Goal
Repeat exactly, please, the lines that begin at the start of the listing and end at the line holding "wasm.setup();".
··········
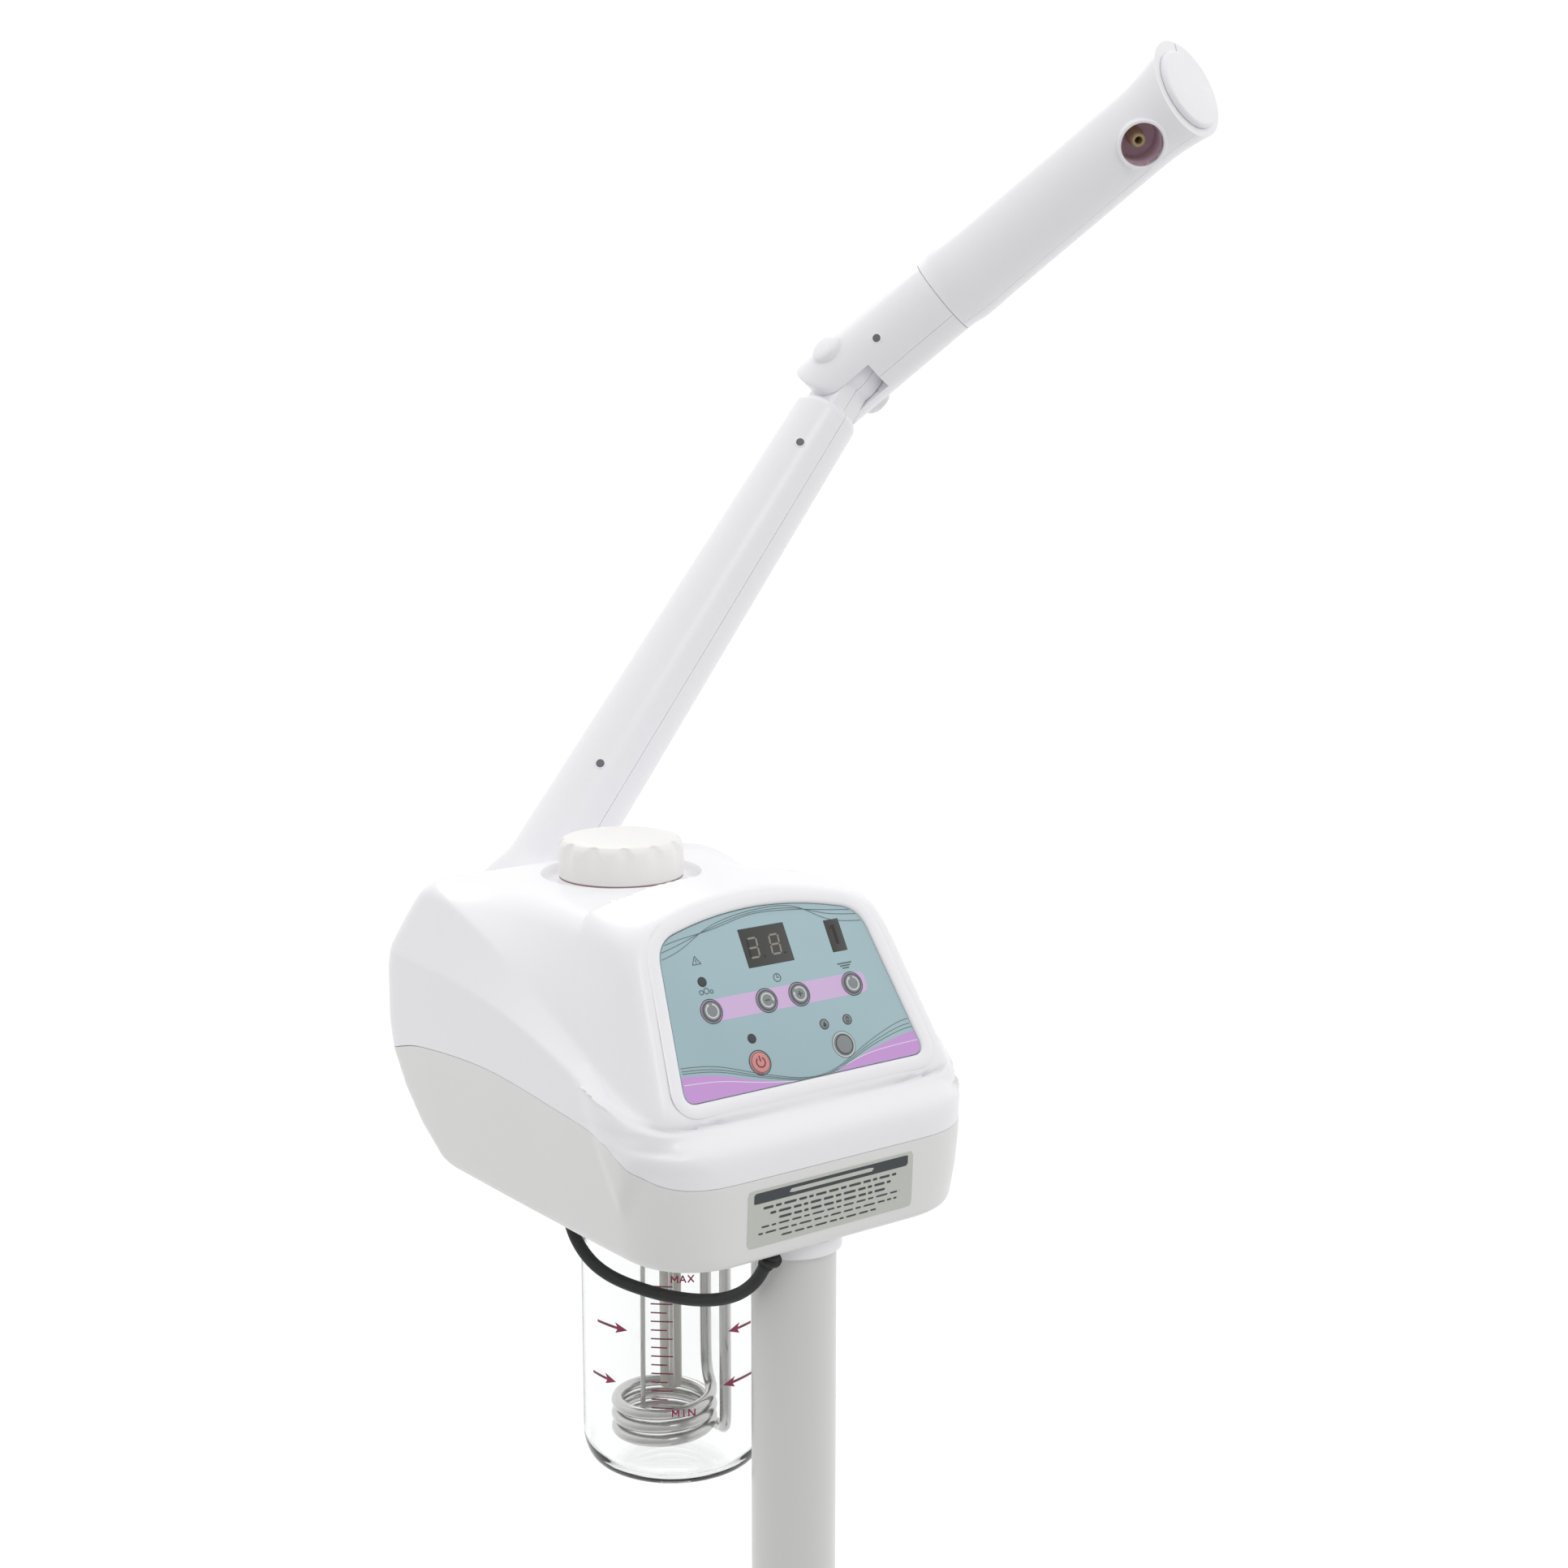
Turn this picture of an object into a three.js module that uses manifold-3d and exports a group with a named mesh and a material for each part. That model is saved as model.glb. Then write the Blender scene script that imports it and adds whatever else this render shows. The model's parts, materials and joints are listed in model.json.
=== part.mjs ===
// Facial steamer on a rolling stand: a heated water jar under a plastic head, a two-part arm
// that carries the steam to a nozzle, and a height-adjustable column on a five-star base.
// Millimetres, +Z up, -Y is the front with the control panel. The origin is on the column's
// axis, at the flat underside of the star base.

import * as THREE from 'three';
import { mergeVertices } from 'three/addons/utils/BufferGeometryUtils.js';
import Module from 'manifold-3d';

const wasm = await Module();
wasm.setup();

// ---------------------------------------------------------------- driving dimensions
const GAP = 0.3;                 // clearance between pieces that touch
const HEAD_Z = 850;              // underside of the head above the base's underside
const WALL = 3;                  // moulded wall thickness

const LEG_REACH = 262;           // caster stem from the column's axis
const LEG_COUNT = 5;
const HUB_RADIUS = 46;
const WHEEL_RADIUS = 25;
const WHEEL_TRAIL = 15;          // wheel axle behind the caster's stem
const WHEEL_DROP = 37;           // wheel axle below the base's underside

const COLUMN_RADIUS = 25;
const SLEEVE_RADIUS = 30;
const SLEEVE_TOP = 520;
const COLUMN_BOTTOM = 240;

const JAR_Y = 125;               // the jar's axis behind the column's axis
const JAR_RADIUS = 58;
const JAR_BOTTOM = -187;         // below the head's underside
const JAR_NECK_RADIUS = 47;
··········
Solution to this problem
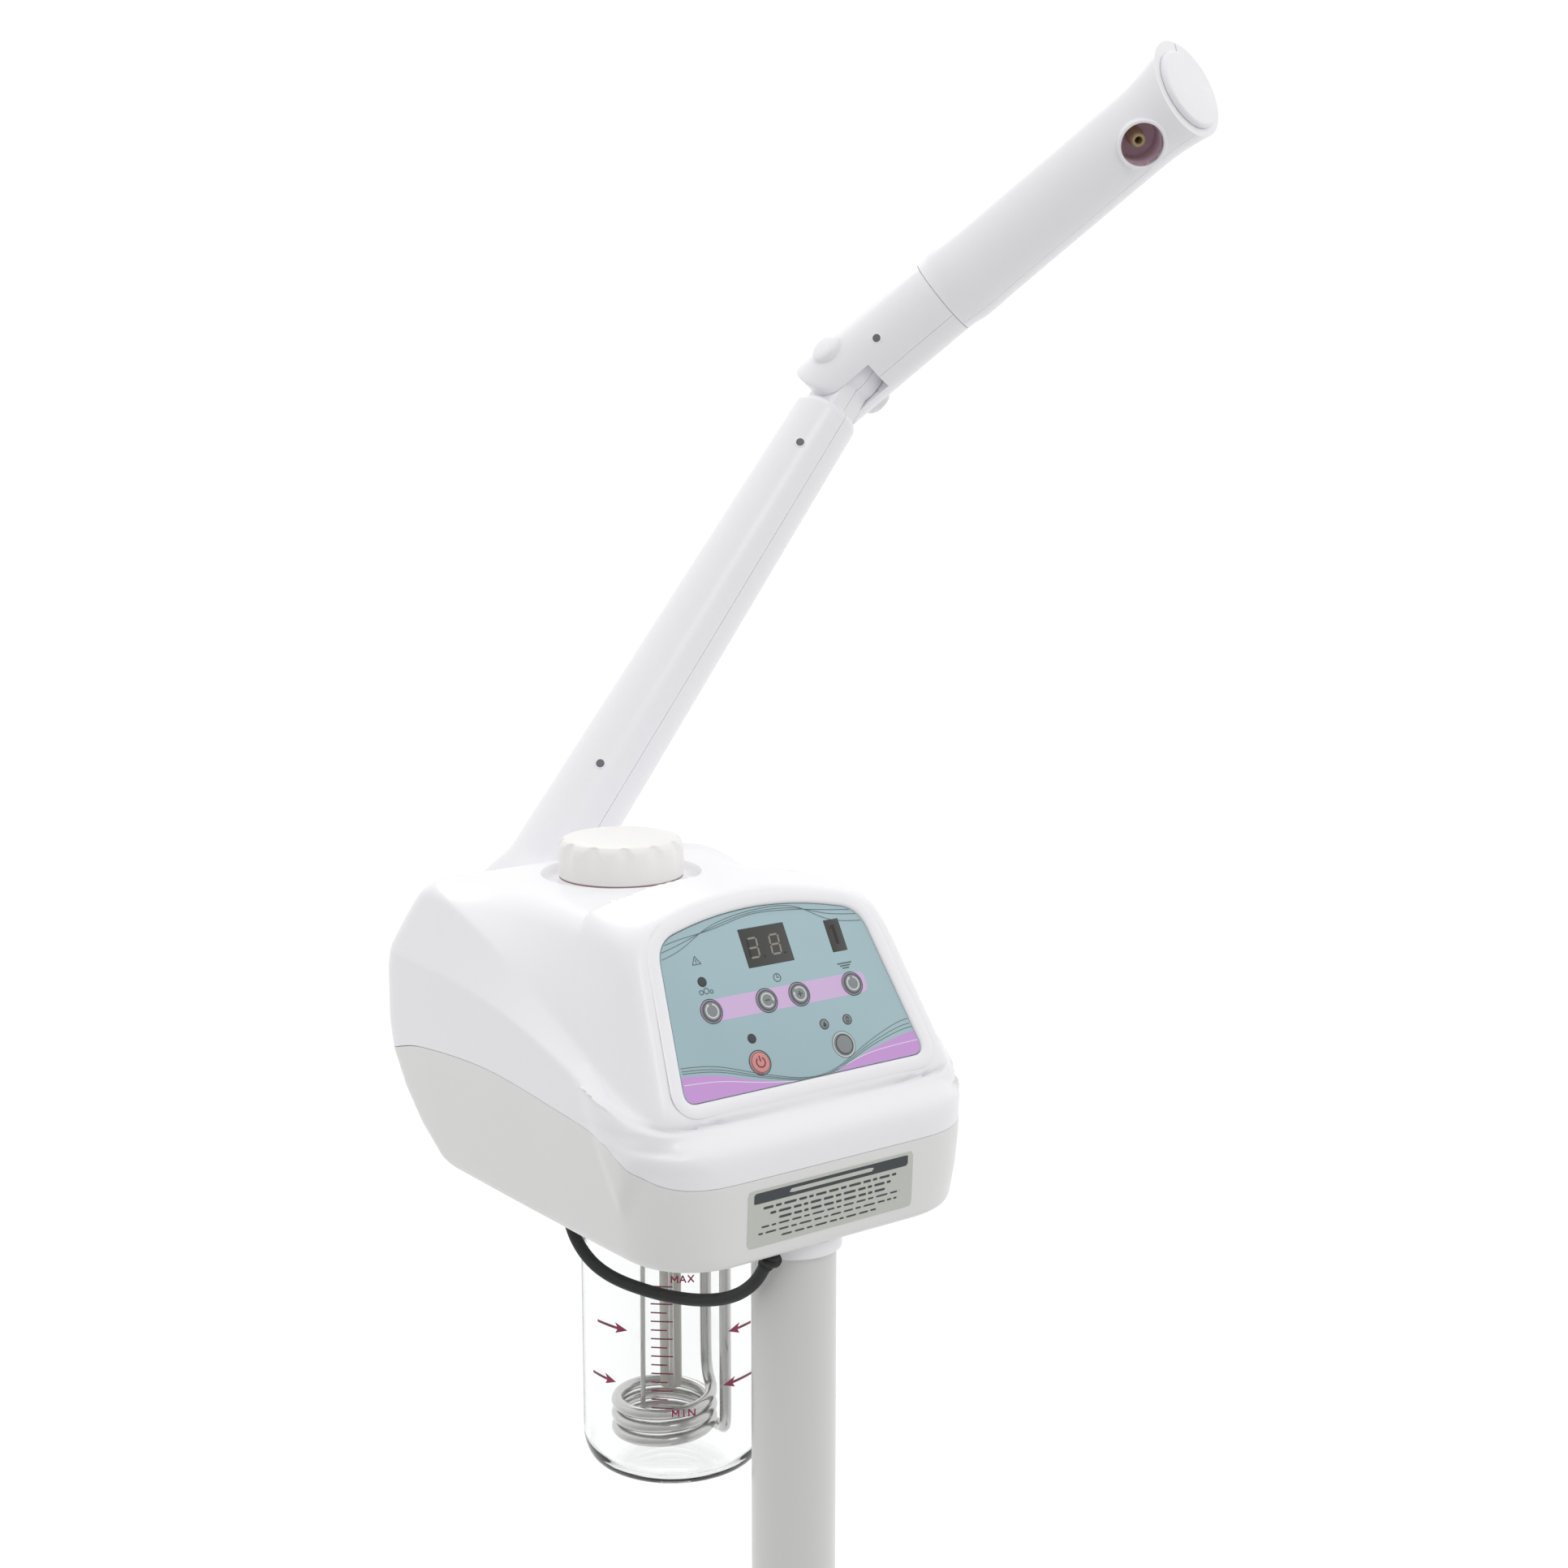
Turn this picture of an object into a three.js module that uses manifold-3d and exports a group with a named mesh and a material for each part. That model is saved as model.glb. Then write the Blender scene script that imports it and adds whatever else this render shows. The model's parts, materials and joints are listed in model.json.
=== part.mjs ===
// Facial steamer on a rolling stand: a heated water jar under a plastic head, a two-part arm
// that carries the steam to a nozzle, and a height-adjustable column on a five-star base.
// Millimetres, +Z up, -Y is the front with the control panel. The origin is on the column's
// axis, at the flat underside of the star base.

import * as THREE from 'three';
import { mergeVertices } from 'three/addons/utils/BufferGeometryUtils.js';
import Module from 'manifold-3d';

const wasm = await Module();
wasm.setup();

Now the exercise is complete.